The impetus for this book is the art information community's very real need for practical guidelines on how to lead end-users to relevant images of art and architecture online.

The authors of the four chapters are professionals whose daily work and long-term research focus on providing access to art. Sara Shatford Layne gives a definition and overview of subject access to images of works of art and discusses related issues and solutions. Patricia Harpring addresses practical implementations of metadata schemas and controlled vocabularies, as well as specific problems and decisions that are part of building efficient, usable, and useful art information systems. Colum Hourihane stresses the key role played by those who analyze and index images of works of art, focusing on tools and methods for iconographic analysis and description. Christine Sundt discusses some of the major complexities of art information beyond and in combination with subject analysis, exploring the challenges faced both by searchers for art images and by those who wish to assist those searchers.

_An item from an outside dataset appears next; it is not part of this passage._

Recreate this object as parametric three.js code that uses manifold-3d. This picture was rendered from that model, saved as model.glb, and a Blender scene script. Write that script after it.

Just as every viewer brings a distinctive perspective to the viewing of works of art, so each author brings his or her own expertise, experience, and opinions to bear in the individual essays in this book. My own perspective is that the informed use of appropriate metadata schemas and controlled vocabularies is essential for the creation of good art information systems. But I also know from experience that information systems and the methods of populating them must be kept both practical and as simple as possible if they are going to have any degree of success, or even be implemented at all. Individual institutions and projects must do what is practical and achievable with the resources available to them, always with the goal of serving their various user groups. In building information systems, projects and institutions should create a data structure in which information is atomized to the degree that it is compliant with relevant standards and will enable good end-user retrieval. When systems become overly complex, cataloguing becomes more difficult and inefficient, and usability both for those who are populating the system and for those who are its intended users declines. Practical considerations should take precedence over theoretical analysis. Checklists, local authorities, and any other tools that can facilitate cataloguing and indexing should be used as much as possible. And the importance of training cannot be stressed enough.

The annotated list of tools, glossary, and selected bibliography in this volume are the result of a collaborative effort on the part of the authors and myself. We hope they provide both useful reference tools and a common language for discussing issues and strategies that provide access to images.

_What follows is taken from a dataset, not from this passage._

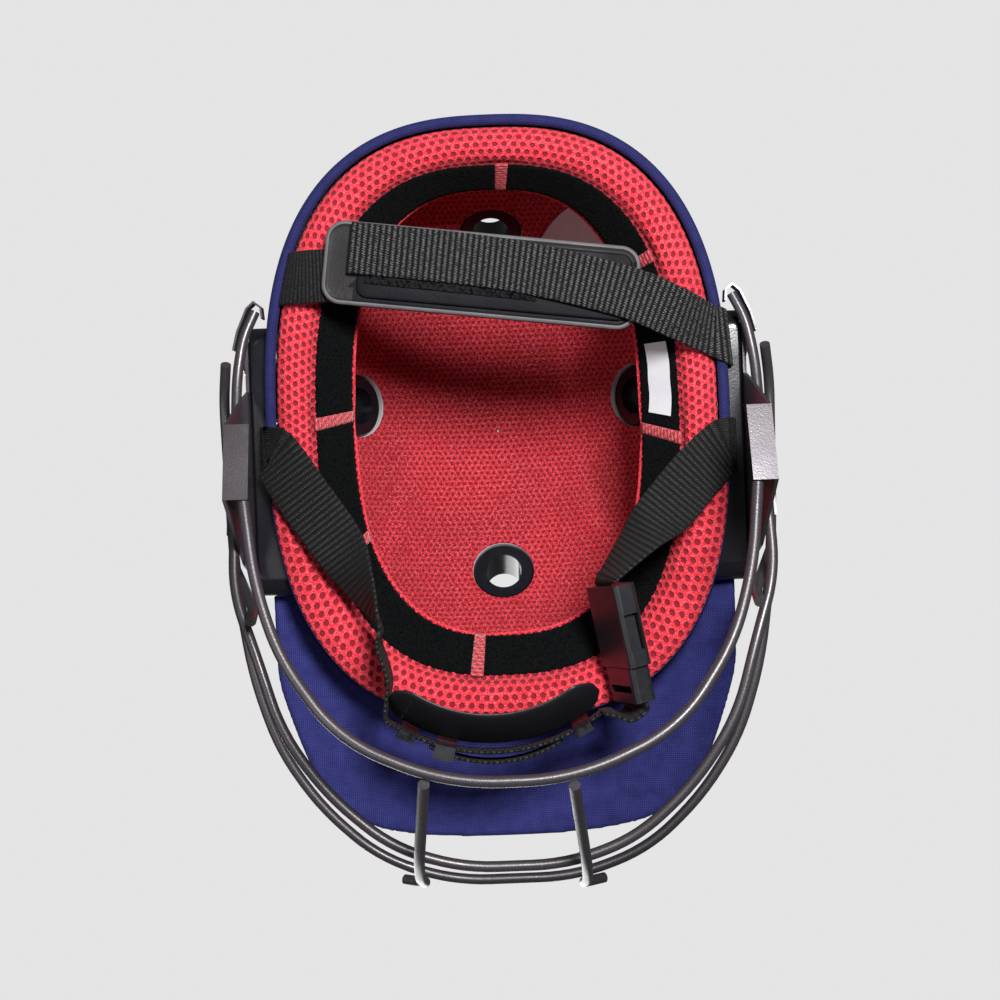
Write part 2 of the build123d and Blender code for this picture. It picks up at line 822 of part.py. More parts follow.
def folded_outline(points, thickness):
    """The closed plan outline of a folded sheet along a centre line."""
    places = [Vector(*point) for point in points]
    one_side, other_side = [], []
    for place, here in enumerate(places):
        arriving = (here - places[max(place - 1, 0)]) if place else (places[1] - here)
        leaving = (places[place + 1] - here) if place + 1 < len(places) else arriving
        first, second = arriving.normalized(), leaving.normalized()
        facing = (first + second).normalized()
        reach = thickness / 2 / facing.dot(first)
        side = Vector(-facing.Y, facing.X) * reach
        one_side.append(here + side)
        other_side.append(here - side)
    return [*one_side, *reversed(other_side)]


with BuildPart() as rear_clip:
    with BuildSketch(Plane.XY.offset(-clip_width / 2)):
        with BuildLine():
            Polyline(*folded_outline(clip_line, clip_thickness), close=True)
        make_face()
    extrude(amount=clip_width)
keep_pair(rear_clip, "rear_clip")

# Spacer blocks, moulded to the shell, and the screws, washers and tee nuts

with BuildPart() as spacer_block:
    with BuildSketch(plate_plane.offset(-block_gap)):
        with Locations(((block_front + block_rear) / 2, (block_low + block_high) / 2)):
            RectangleRounded(block_rear - block_front, block_high - block_low, block_corner)
    extrude(amount=-2 * cut_overrun)
    fillet(spacer_block.faces().sort_by(Axis.X)[-1].edges(), plate_thickness)
    dome(-seat_gap, dome_foot, mode=Mode.SUBTRACT)
    screw_bores(barrel_radius + seat_gap, nut_face)
keep_pair(spacer_block, "spacer_block")

washer_seat = plate_face + plate_thickness + block_gap
head_seat = washer_seat + washer_thickness + seat_gap
screw_places = [(sign, y) for sign in (1, -1) for y in (rear_screw_y, front_screw_y)]

with BuildPart() as grille_washers:
    for sign, y in screw_places:
        with BuildSketch(Plane((sign * washer_seat, y, screw_level), z_dir=(sign, 0, 0))):
            Circle(washer_radius)
            Circle(screw_radius + seat_gap, mode=Mode.SUBTRACT)
    extrude(amount=washer_thickness)
keep(grille_washers, "grille_washers")

with BuildPart() as grille_screws:
    for sign, y in screw_places:
        with BuildSketch(Plane((sign * head_seat, y, screw_level), z_dir=(sign, 0, 0))):
            Circle(screw_head_radius)
    extrude(amount=screw_head_height)
    rims = grille_screws.edges().group_by(Axis.X)
    fillet(rims[0] + rims[-1], screw_head_height / 3)
    head_top = head_seat + screw_head_height
    for sign, y in screw_places:
        with BuildSketch(Plane((sign * head_top, y, screw_level), z_dir=(-sign, 0, 0))):
            RegularPolygon(screw_socket_radius, 6)
    extrude(amount=screw_head_height * 0.6, mode=Mode.SUBTRACT)
    for sign, y in screw_places:
        with BuildSketch(Plane((sign * head_seat, y, screw_level), z_dir=(-sign, 0, 0))):
            Circle(screw_radius)
    extrude(amount=head_seat - nut_face)
keep(grille_screws, "grille_screws")

with BuildPart() as tee_nuts:
    for sign, y in screw_places:
        with BuildSketch(Plane((sign * (nut_face - nut_thickness), y, screw_level), z_dir=(sign, 0, 0))):
            Circle(nut_radius)
    extrude(amount=nut_thickness)
    for sign, y in screw_places:
        with BuildSketch(Plane((sign * nut_face, y, screw_level), z_dir=(sign, 0, 0))):
            Circle(barrel_radius)
    extrude(amount=nut_barrel)
    for sign, y in screw_places:
        with BuildSketch(Plane((sign * (nut_face - nut_thickness), y, screw_level), z_dir=(sign, 0, 0))):
            Circle(screw_radius + seat_gap)
    extrude(amount=nut_thickness + nut_barrel, mode=Mode.SUBTRACT)
keep(tee_nuts, "tee_nuts")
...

The images included in this book are taken, for the most part, from the collections of the J. Paul Getty Museum and reflect to a great degree our own research interests; therefore, visual examples of non-Western art are lacking. But the standards, tools, and methods we discuss can be used to describe any type of art, architecture, or material culture.

Finally, I would like to stress the human element in the work of describing and providing access to images of works of art. Information technology is an integral part of the way in which we work today, but without the art-historical knowledge, intelligence, and experience of art information professionals, it would be impossible to enable users to find the images they seek.